Newton et Darwin : deux régimes de vérité


Bien loin d'entrer en concurrence, religion et science relèvent de deux ordres différents et qui ne sont pas nécessairement incompatibles. Peut-être n'avons-nous pas à choisir, de façon tranchée, entre Jérusalem et Athènes, comme le soutenait Léon Chestov. De fait, la science et la raison nous ont apporté tellement de choses qu'il semble fou de chercher à s'en passer. Cela aurait l'allure d'un retour en arrière. Mais sans doute en est-il de même pour la religion, dans la mesure où l'expérience sur laquelle elle se fonde nous permet de ne pas perdre pied et de donner du sens à nos vies. Notre science n'est pas un savoir divin ; notre raison ne peut pas être un simple instrument de domination ; notre connaissance de la réalité ne peut pas prétendre à être la vérité.
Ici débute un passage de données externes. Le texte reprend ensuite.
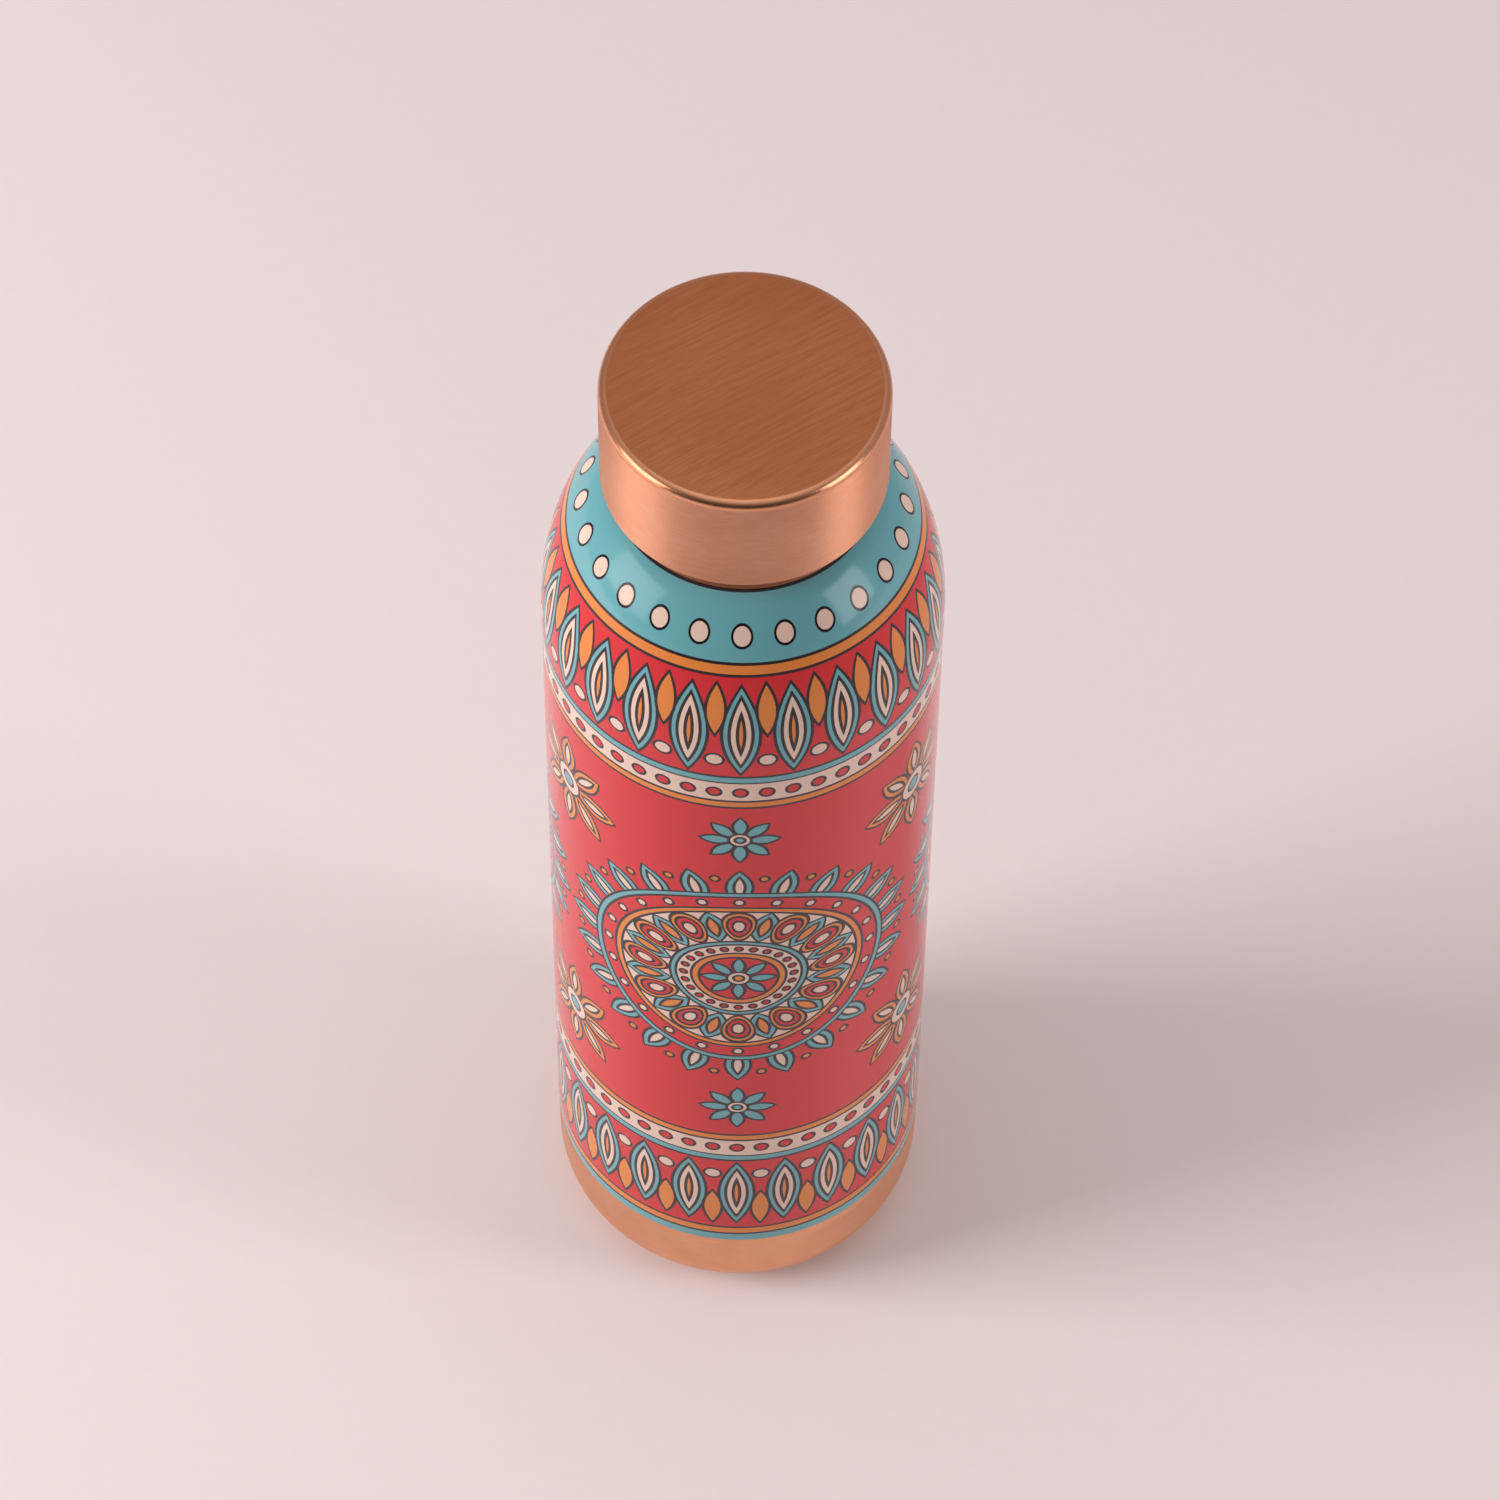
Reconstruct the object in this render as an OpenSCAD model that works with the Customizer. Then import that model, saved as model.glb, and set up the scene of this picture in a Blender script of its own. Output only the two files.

Surtout, comme le rappelle Jordan Peterson dans son ouvrage Maps of meaning, le monde n'est pas uniquement un espace constitué d'objets à connaître, mais un lieu où nous devons agir et déterminer des valeurs. Dans un ordre de choses (la science, la connaissance objective), nous sommes de purs esprits ; dans l'autre (la religion, l'expérience subjective), nous sommes des êtres vivants. À ces deux ordres, il est possible de faire coïncider deux régimes de vérité complémentaires.

La conception traditionnelle de la vérité la définit comme l'adéquation entre ce qui est dit et ce qui est. Est vraie, la proposition qui est conforme à la réalité. C'est cette définition que Karl Popper prend pour base dans son travail, tout en précisant, en rappelant l'avertissement de Xénophane, qu'il est impossible de jamais savoir si nous avons atteint la vérité. Autrement dit, la vérité absolue reste un idéal : on tend vers elle, sans jamais y parvenir. Cela tient à l'asymétrie du vrai et du faux : si l'on peut réfuter une proposition, il est impossible en revanche de la vérifier. Par exemple, la proposition ''tous les corbeaux sont noirs'' n'est pas vérifiée  (rendue vraie) parce que l'on a observé x corbeaux noirs ; il reste toujours possible qu'un corbeau non encore observé ne soit pas noir. En revanche, l'observation d'un seul corbeau blanc prouve, à coup sûr, que cette proposition est fausse. Or, au-delà de cet argument, il est possible de dire que la conception poppérienne de la vérité est newtonienne. De la même façon que Newton envisageait un temps et un espace absolus, Popper envisage une vérité absolue : un moment où nos théories seront enfin en adéquation avec le réel. Mais, hormis le fait que cela risque de ne jamais se produire, cela implique surtout une vision de l'homme en terme de pur esprit connaissant.

Cependant, nous sommes avant tout des êtres vivants et, à ce titre, connaître revient pour nous à utiliser un instrument au service de la vie. Nietzsche le signale dans le Gai Savoir lorsqu'il évoque l'origine illogique de la logique : pourquoi voyons-nous des régularités dans le réel? Pourquoi distinguons-nous certains objets les uns des autres ou bien rangeons-nous les uns sous la rubrique cause et les autres sous la rubrique effet? Non pas parce que la réalité serait telle, mais parce que nous l'ordonnons ainsi. Connaître, c'est donc agencer le réel, le mettre en forme pour mieux y évoluer et y survivre. Et Nietzsche d'ajouter : nos vérités, ce sont nos erreurs irréfutables. Une telle vision de la vérité n'est plus newtonienne, mais darwinienne. Elle correspond à celle qu'avançait William James dans son essai sur Le Pragmatisme. Est vrai ce qui nous conduit de façon utile à travers l'expérience, sur le long terme. Il ne s'agit donc nullement de prendre ses désirs pour des réalités, mais de se rendre compte qu'il n'y a pas qu'une seule façon de décrire le monde, ni même qu'il faille d'abord et avant tout le décrire, mais y agir. 

Si l'expérience religieuse se manifeste par des récits qui donnent sens à notre expérience, faut-il alors s'en débarrasser au nom d'un discours strictement réfutable sur le réel ? Peut-être que nos histoires sont objectivement fausses ; toutefois, elles restent phénoménologiquement vraies, c'est-à-dire du point de vue de l'expérience vécue. S'agit-il d'illusions que la science devrait dissiper ? Mais plus rien ne nous sépare alors du cynisme et du nihilisme. Il n'est pas sûr, en tout cas, que la science elle-même ne soit pas une histoire que l'on se raconte (c'est le thèse radicale de Feyerabend dans Contre la méthode). Une histoire qui refuserait de s'avouer telle, une histoire qui se voudrait la fin de l'histoire. Quoi qu'il en soit, il n'en demeure pas moins que sans histoire, il n'y aurait plus a rien à raconter sur nous. Le rideau tombe. Le spectacle est terminé.